L’Iran ha annunciato che prestissimo potrebbe superare unilateralmente i paletti posti sulle quantità di uranio che gli è concesso arricchire secondo l’accordo sul nucleare raggiunto nel 2015 e da cui gli Stati Uniti sono usciti, con una decisione altrettanto unilaterale (volta a disarticolare l’intesa), lo scorso anno. La mossa di Teheran potrebbe creare un altro punto di attrito con Washington, mentre i due Paesi sono impegnati in un confronto muscolare lungo il Golfo Persico — area che nell’ultimo mese è stata teatro di episodi di guerra asimmetrica.
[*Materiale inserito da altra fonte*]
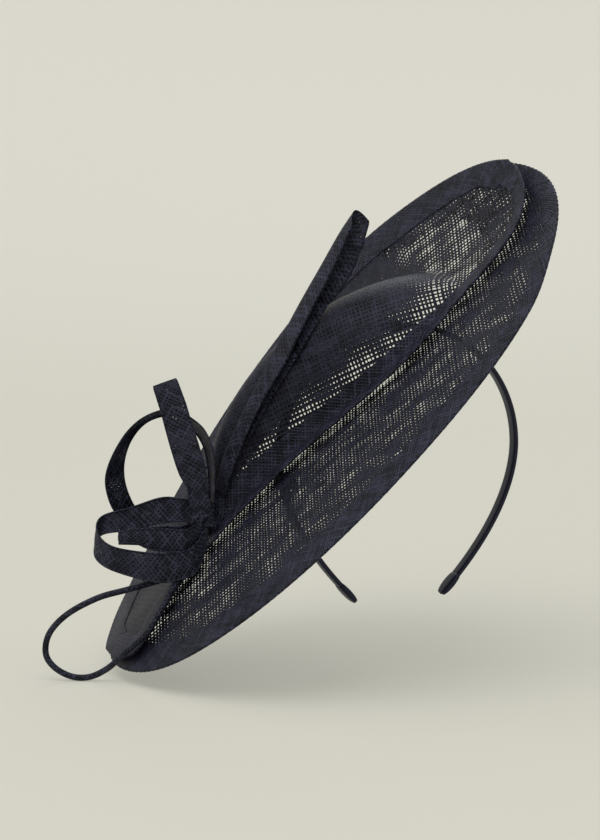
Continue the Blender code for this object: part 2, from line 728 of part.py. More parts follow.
def make_materials():
    return {
        "sinamay": make_material("sinamay", NAVY, 0.55),
        "hem": make_material("sinamay_hem", NAVY_DARK, 0.5),
        "satin": make_material("satin", SATIN, 0.35),
        "ribbon": make_material("petersham", NAVY_DARK, 0.7),
        "steel": make_material("spring_steel", STEEL, 0.3, 1.0),
    }


def build():
    clear_scene()
    collection = make_collection("fascinator")
    materials = make_materials()
    saucer(collection, materials)
    crown_piece(collection, materials)
    quill(collection, materials)
    loops(collection, materials)
    wire_loop(collection, materials)
    knot(collection, materials)
    headband(collection, materials)
    keeper("upper_keeper", UPPER_KEEPER_ARC, (0, 1, 0), materials["ribbon"], collection)
    keeper("lower_keeper", LOWER_KEEPER_ARC, (0, -1, 0), materials["ribbon"], collection)


build()
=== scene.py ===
"""Looks of the sinamay fascinator: woven cloth, hems, quill, loops and satin band on the CAD frame.

Two working frames are used, in centimetres: the disc frame (x along the disc's long axis, y across it,
z out of it) and the trim frame, which is the disc frame leant back about the long axis.
"""

import math

import bpy
import numpy as np
from mathutils import Matrix, Vector


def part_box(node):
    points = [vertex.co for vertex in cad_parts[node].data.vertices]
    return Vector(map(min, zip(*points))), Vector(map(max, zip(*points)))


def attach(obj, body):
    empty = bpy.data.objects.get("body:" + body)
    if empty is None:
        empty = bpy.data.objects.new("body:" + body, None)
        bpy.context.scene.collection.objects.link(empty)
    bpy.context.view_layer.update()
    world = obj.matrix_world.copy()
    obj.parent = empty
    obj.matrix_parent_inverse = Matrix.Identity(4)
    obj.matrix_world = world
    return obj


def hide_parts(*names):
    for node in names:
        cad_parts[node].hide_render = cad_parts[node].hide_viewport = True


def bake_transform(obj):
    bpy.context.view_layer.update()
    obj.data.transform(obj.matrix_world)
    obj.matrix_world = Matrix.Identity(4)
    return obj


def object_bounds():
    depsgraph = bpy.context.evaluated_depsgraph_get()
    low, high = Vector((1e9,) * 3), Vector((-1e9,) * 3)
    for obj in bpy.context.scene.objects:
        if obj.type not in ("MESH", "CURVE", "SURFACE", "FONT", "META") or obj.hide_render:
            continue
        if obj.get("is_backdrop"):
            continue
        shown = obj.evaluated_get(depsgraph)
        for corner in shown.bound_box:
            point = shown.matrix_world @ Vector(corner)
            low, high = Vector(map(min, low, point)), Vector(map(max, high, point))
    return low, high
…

Il portavoce dell’Agenzia atomica iraniana ha parlato ai media durante una visita al reattore ad acqua pesante di Arak, e ha detto che nei prossimi dieci giorni lavorativi Teheran potrebbe decidere di riprendere l’arricchimento dell’uranio /(a percentuali civili) superando i quantitativi concessi fino ad alzarsi sopra i 300 chilogrammi, soglia massima prevista dal Nuke Deal, oltre la quale l’intesa prevedeva che l’Iran provvedesse a cedere all’estero le eccedenze. L’annuncio di oggi rappresenta la prima sfida dell’Iran per andare oltre i commi del deal, anche perché è stata contemporaneamente dichiarata la possibilità di aumentare l’arricchimento dalle soglie consentite per scopi civili a percentuali più alte, più vicine a quelle necessarie per scopi militari.
La retorica minacciosa usata per vie indirette, potrebbe servire al governo iraniano per stressare il dossier dopo la reintroduzione dell’intera panoplia sanzionatoria statunitense (soprattutto sui settori legati all’energia, cuore dell’economia iraniana). Teheran inoltre cerca con la voce dura di spronare le altre controparti dell’accordo, Russia e Cina, ma soprattutto l’Europa, a prendere una posizione forte per permettere al deal di sopravvivere.
Il portavoce iraniano ha anche detto che l’Iran vuole piani concreti su come avere accesso ai sistemi finanziari internazionali ed eludere le sanzioni americane per compensare le entrate petrolifere perse. La situazione è questa: l’accordo è in piedi di fatto, ma gli altri Paesi non riescono a costruire un meccanismo di salvaguardia per tutelare le proprie ditte dal sistema sanzionatorio secondario americano (ce n’è già uno pensato dall’Ue, si chiama Instex, ma potrebbe servire soltanto a coprire il commercio di aiuti umanitari e generi simili). Il punto è questo: preservare il mercato con l’Iran mettere le controparti in un rischio tale da giocarsi il commercio con gli americani, e chi sceglierebbe il mercato iraniano rispetto a quello americano?
“L’Ue ha un tempo limitato per adempiere ai suoi obblighi nel quadro dell’accordo sul nucleare, ed è meglio che si assuma le sue responsabilità nel poco tempo rimanente, altrimenti l’intesa crollerà”, ha detto il presidente Hassan Rouhani qualche giorno fa, a margine di un incontro con l’ambasciatore francese in Iran.
Il quadro è delicatissimo, e s’è subito portato dietro delle reazioni. Dmitri Peskov, il portavoce del Cremlino, ha preso la linea moderata del non “c’è nulla di cui preoccuparsi”. Russia e Iran sono alleati e per questo Mosca ha cercato di tenere i toni bassi, agendo di anticipo: l’Iran sta “rispettando gli impegni”, dice Peskov, ed è continuamente monitorato: “Una recente ispezione dell’Aiea e il relativo rapporto hanno constato che l’Iran sta assolvendo appieno i suoi obblighi e noi ci basiamo su questo”.
Londra, cofirmataria del deal del 2015 ma allo stesso tempo il primo Paese ad appoggiare la ricostruzione americana secondo cui alcuni recenti sabotaggi ai danni di petroliere nel Golfo sarebbero stati compiuti dalla Guardie rivoluzionarie iraniane, s’è invece detta “pronta a tutte le opzioni necessarie” nel caso l’Iran non rispetti gli impegni presi sul nucleare. Una linea ancora più aggressiva è uscita da Gerusalemme: Israele ha già chiesto nuove, immediate sanzioni nel caso l’Iran dovesse uscire dal perimetro di concessioni inserite nel deal.